# [Given task]
Write the data out again in full, with no departure from the original.

# [Data block]
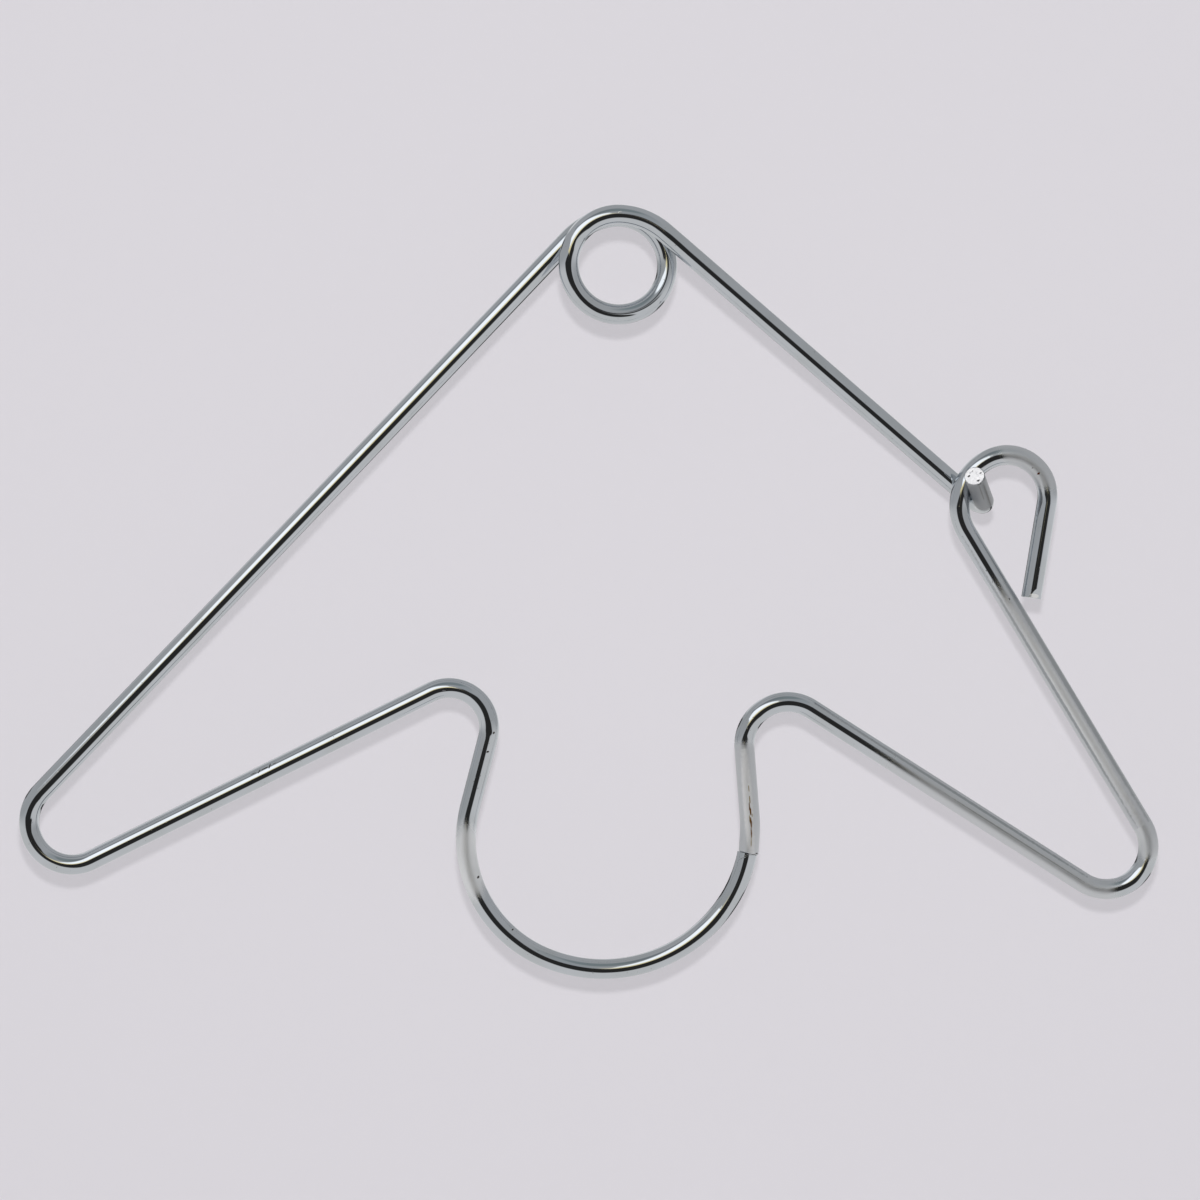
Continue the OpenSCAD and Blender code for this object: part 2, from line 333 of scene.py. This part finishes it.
def wire_piece(name, verts, faces, end_ring):
    """A piece of wire from its mesh, smooth but for the edges of its first ring and of
    end_ring, where it is cut off."""
    mesh = bpy.data.meshes.new(name)
    mesh.from_pydata(verts, [], faces)
    for face in mesh.polygons:
        face.use_smooth = len(face.vertices) < ROUND
    end = end_ring * ROUND
    for edge in mesh.edges:
        low, high = sorted(edge.vertices)
        edge.use_edge_sharp = high < ROUND or (end <= low and high < end + ROUND)
    mesh.update()
    made = bpy.data.objects.new(name, mesh)
    bpy.context.scene.collection.objects.link(made)
    return made


def tube(name, points, runs, radii=None):
    """A closed length of round wire along a row of points, given with their directions."""
    verts = []
    side = Vector((0, 1, 0))
    for i, (point, run) in enumerate(zip(points, runs)):
        run = Vector(run).normalized()
        side = (side - side.dot(run) * run).normalized()
        third = run.cross(side)
        r = radii[i] if radii else WIRE_R
        for k in range(ROUND):
            a = 2 * math.pi * k / ROUND
            verts.append(Vector(point) + r * (math.cos(a) * side + math.sin(a) * third))
    last = len(points) - 1
    ends = [tuple(reversed(range(ROUND))), tuple(range(last * ROUND, (last + 1) * ROUND))]
    return wire_piece(name, verts, walls(len(points)) + ends, last)


def arc_points(centre_x, centre_z, radius, start, end, count):
    """Points and directions along a bend, from one angle to another, in degrees."""
    points, runs = [], []
    way = 1 if end > start else -1
    for i in range(count + 1):
        a = math.radians(start + (end - start) * i / count)
        x, z = centre_x + radius * math.cos(a), centre_z + radius * math.sin(a)
        points.append(Vector((x, 0, z)) * MM)
        runs.append(Vector((-math.sin(a), 0, math.cos(a))) * way)
    return points, runs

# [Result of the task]
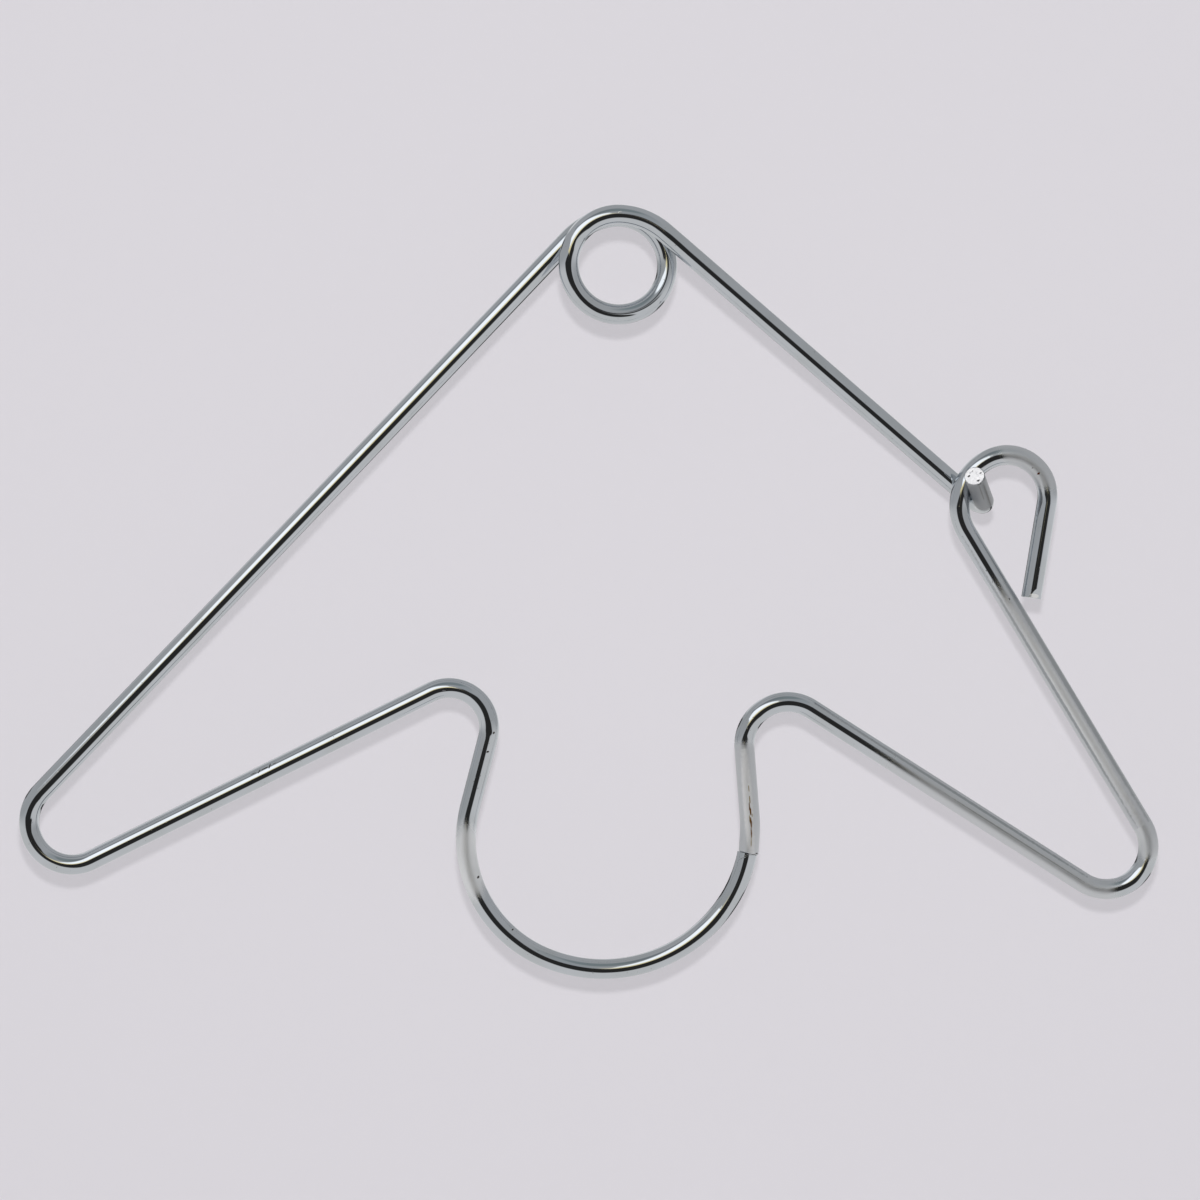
Continue the OpenSCAD and Blender code for this object: part 2, from line 333 of scene.py. This part finishes it.
def wire_piece(name, verts, faces, end_ring):
    """A piece of wire from its mesh, smooth but for the edges of its first ring and of
    end_ring, where it is cut off."""
    mesh = bpy.data.meshes.new(name)
    mesh.from_pydata(verts, [], faces)
    for face in mesh.polygons:
        face.use_smooth = len(face.vertices) < ROUND
    end = end_ring * ROUND
    for edge in mesh.edges:
        low, high = sorted(edge.vertices)
        edge.use_edge_sharp = high < ROUND or (end <= low and high < end + ROUND)
    mesh.update()
    made = bpy.data.objects.new(name, mesh)
    bpy.context.scene.collection.objects.link(made)
    return made


def tube(name, points, runs, radii=None):
    """A closed length of round wire along a row of points, given with their directions."""
    verts = []
    side = Vector((0, 1, 0))
    for i, (point, run) in enumerate(zip(points, runs)):
        run = Vector(run).normalized()
        side = (side - side.dot(run) * run).normalized()
        third = run.cross(side)
        r = radii[i] if radii else WIRE_R
        for k in range(ROUND):
            a = 2 * math.pi * k / ROUND
            verts.append(Vector(point) + r * (math.cos(a) * side + math.sin(a) * third))
    last = len(points) - 1
    ends = [tuple(reversed(range(ROUND))), tuple(range(last * ROUND, (last + 1) * ROUND))]
    return wire_piece(name, verts, walls(len(points)) + ends, last)


def arc_points(centre_x, centre_z, radius, start, end, count):
    """Points and directions along a bend, from one angle to another, in degrees."""
    points, runs = [], []
    way = 1 if end > start else -1
    for i in range(count + 1):
        a = math.radians(start + (end - start) * i / count)
        x, z = centre_x + radius * math.cos(a), centre_z + radius * math.sin(a)
        points.append(Vector((x, 0, z)) * MM)
        runs.append(Vector((-math.sin(a), 0, math.cos(a))) * way)
    return points, runs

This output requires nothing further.